Bitcoin is the most popular and one of the oldest cryptocurrencies. It has been around since 2009 and seems to be going strong in today’s time. If you are concerned about its drawbacks but also eager to become educated about its benefits, we present to you both sides of Bitcoin! 

The Pros 

1. Potential of relatively high returns:  

This is the advantage that has allowed Bitcoin to gain huge popularity in the world. Being highly volatile, its value can increase drastically on a monthly or even a daily basis. This is because there is a limit (21 million) to how many Bitcoins can ever exist. This means that they are scarce and the value of each may change exponentially in small periods of time. 

2. Universality, accessibility and liquidity:

Bitcoin transactions are immediate and can happen internationally with zero hassle. No paperwork and commission costs are involved. This allows it to be easily accessible. Bitcoins are now being used to buy goods and services with the acceptance that it has gained. This makes making purchases in another country possible while bypassing the government authorised currency. 

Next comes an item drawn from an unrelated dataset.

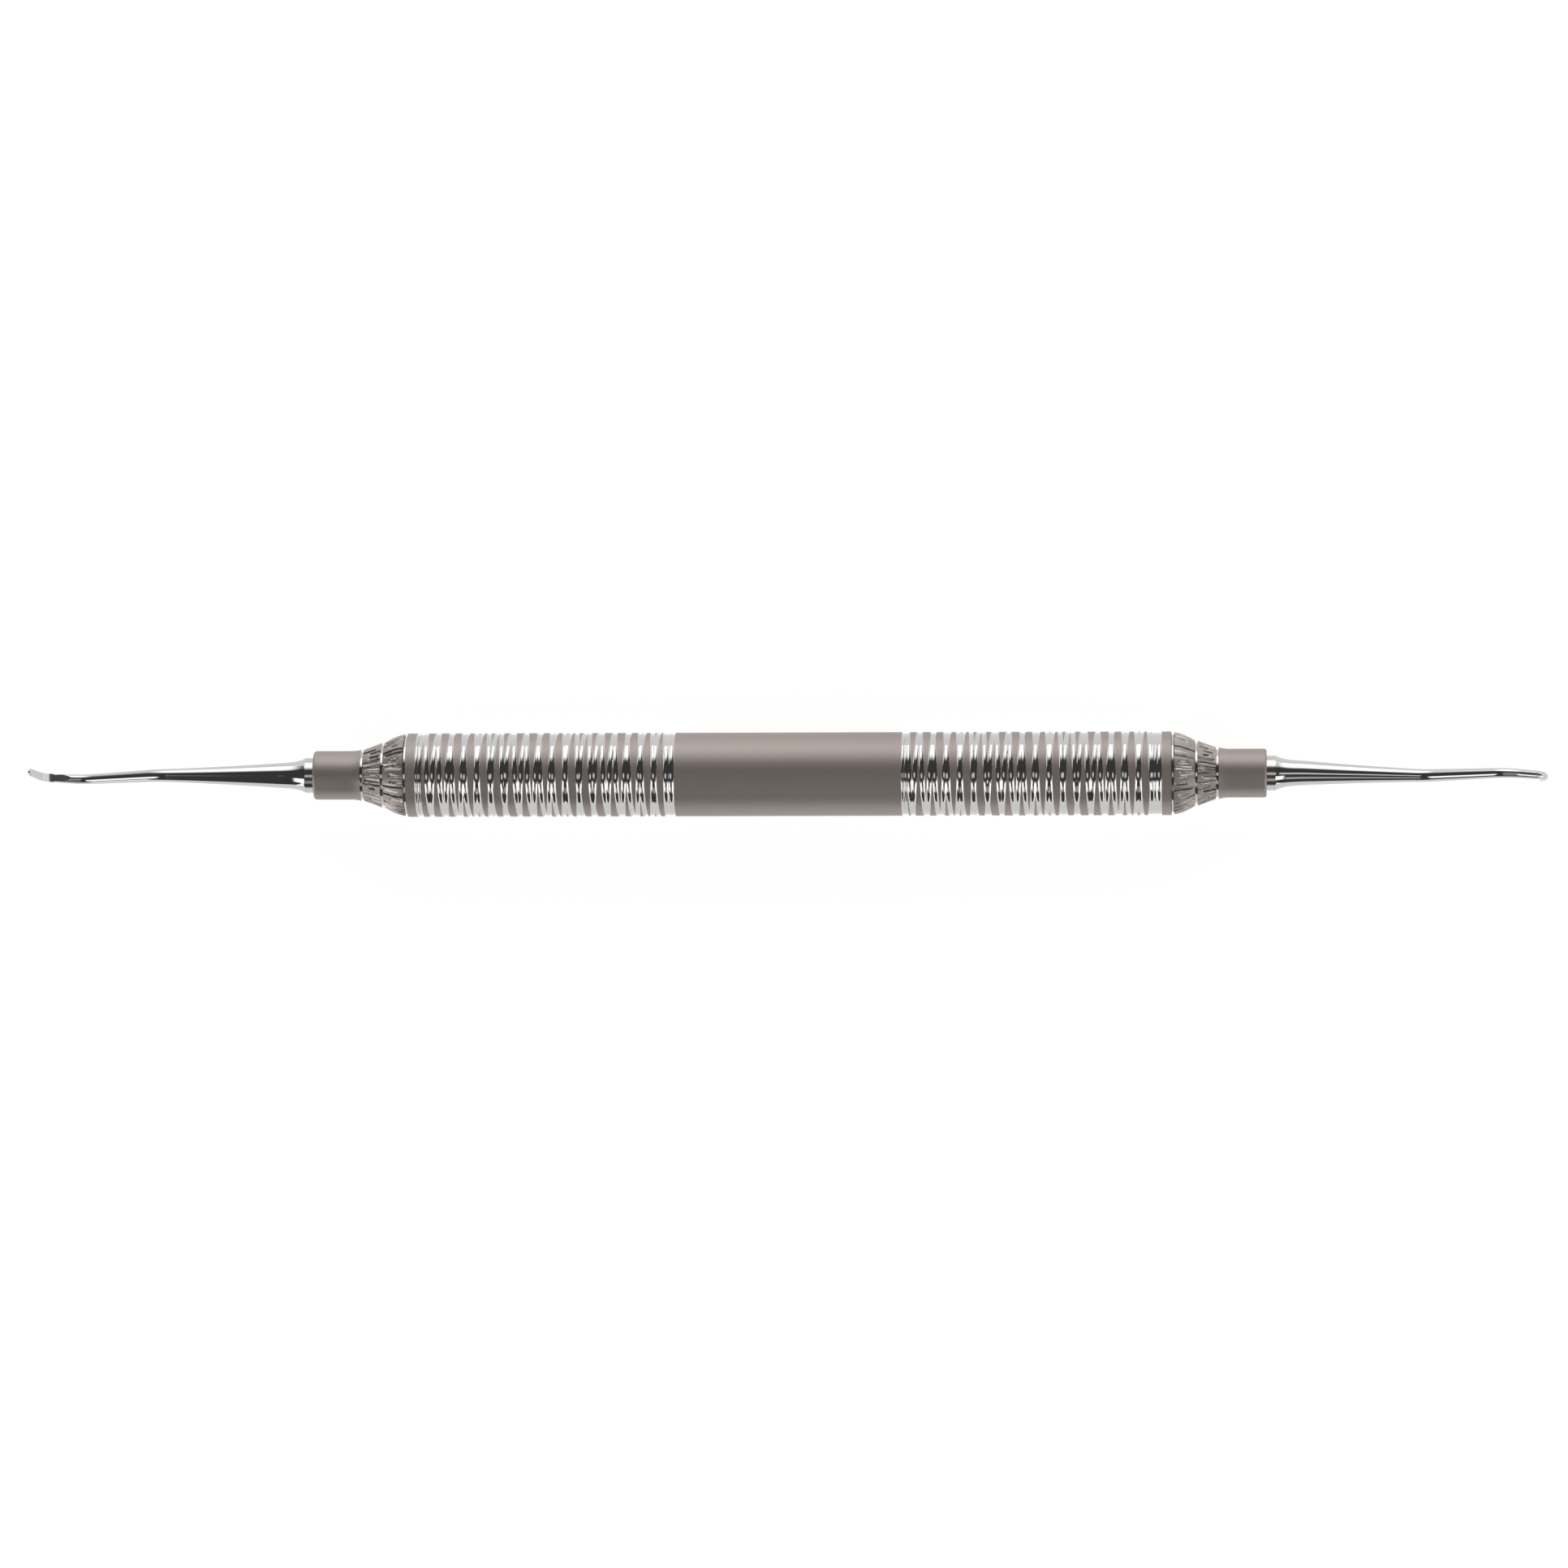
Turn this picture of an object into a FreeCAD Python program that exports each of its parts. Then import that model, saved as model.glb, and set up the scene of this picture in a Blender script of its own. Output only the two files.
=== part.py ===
import FreeCAD, Part
import math
import os
import Sketcher

VECTOR = FreeCAD.Vector
X_AXIS = VECTOR(1, 0, 0)
Y_AXIS = VECTOR(0, 1, 0)
Z_AXIS = VECTOR(0, 0, 1)

# Driving dimensions, in millimetres and degrees.
SIZES = {
    # Hollow handle
    "handle_diameter": 9.5,
    "wall": 1.0,
    "band_length": 25.75,
    "grip_length": 29.47,
    "land_length": 1.06,
    "left_relief_width": 0.75,
    "right_relief_width": 1.15,
    "relief_depth": 0.17,
    # Ferrules
    "spigot_length": 7,
    "fit_clearance": 0.02,
    "ring_width": 0.32,
    "ring_depth": 0.22,
    "shoulder_step": 0.09,
    "large_cone_length": 2.36,
    "large_cone_break": 1.35,
    "large_cone_break_diameter": 8.64,
    "cone_joint_diameter": 7.38,
    "small_cone_length": 2.05,
    "small_cone_end_diameter": 5.86,
    "large_cone_teeth": 44,
    "small_cone_teeth": 38,
    "tooth_depth": 0.13,
    "collar_mouth_diameter": 5.84,
    "collar_flare_length": 1.2,
    "collar_diameter": 5.54,
    "collar_length": 5.42,
    "collar_edge": 0.3,
    # Working ends
    "tang_diameter": 2.5,
    "tang_length": 5,
    "tang_bore_spare": 0.3,
    "base_diameter": 4,
    "base_length": 1,
    "flare_length": 3,
    "flare_break": 1.2,
    "flare_break_diameter": 3.28,
    "neck_diameter": 2.85,
    "taper_length": 12.8,
    "taper_seat": 0.2,
    "bend_diameter": 1.5,
    "first_bend_radius": 6,
    "first_bend_angle": 22,
    "middle_length": 7.1,
    "second_bend_radius": 4,
    "terminal_angle": 20,
    "terminal_length": 1.9,
    "terminal_diameter": 0.98,
    "blade_curve_length": 2.2,
    "blade_point_length": 1.3,
    "toe_diameter": 0.84,
    "face_depth": 0.1,
    # How each end is bent and turned about its own axis
    "left_lean_angle": -0.2,
    "left_roll_angle": 187.6,
    "left_blade_bend_angle": 43,
    "left_blade_turn_angle": 11,
    "right_lean_angle": 1.4,
    "right_roll_angle": -8.4,
    "right_blade_bend_angle": 80,
    "right_blade_turn_angle": 1,
}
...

3. Transparency and protection against fraud: 

Bitcoin investment eliminates the chances of fraud. The payments can never be declined. All you need to do in order to make a payment is have the receiver’s private key. All transactions done are permanently viewable adding the element of complete transparency to them. This is because all cryptocurrency is developed using blockchain technology which is like a digital ledger that cannot be erased or tampered with.  

4. Privacy and user anonymity: 

Only the owner of an account has the knowledge of how much currency he owns. Users of Bitcoin are identified only by a numerical code and can have multiple public keys. This allows anonymity as there can be no public tracking. In case the address of a user’s wallet becomes public, another address can be generated to keep the privacy safe.  


The Cons 

1. High volatility:  

While being the greatest asset of cryptocurrency, this is also its biggest disadvantage. Prediction of how the crypto market would change even in a matter of hours is extremely difficult. In such a scenario the money that you make in a few hours can be reduced to dust in the next few. 

2. Risk of loss: 

Bitcoins are effectively lost forever in case of a cyber hack or a hard drive crash or if the wallet file gets corrupted. The coins that you lose in such an event are said to be ‘orphaned.’ This implies that Bitcoin investments have the potential of bankrupting an individual in a matter of seconds.  

3. Unregulated by any centralised authority: 

Because cryptocurrency is not recognised by the central authorities of any state, complaints of illegal payments and other activities cannot be entertained or redressed in any court of law. This means no consumer protection is available in Bitcoin dealings. The sources of transactions are impossible to trace. Bitcoins have been used in the past to carry out several illicit activities like the purchase of drugs and narcotics. 

4. Irreversibility and limited use: 

A transaction done can never be reversed by any method. This means there is no scope for a mistake when it comes to Bitcoin. Acceptance of Bitcoins in exchange for a product or service is also not universal, although it is becoming increasingly popular.   

Final words… 

Cryptocurrencies like Bitcoin are here to stay. Governments cannot ban them, though they may be able to regulate and restrict them better in future. Investing in Bitcoin is something that must be done with extreme discretion and careful planning.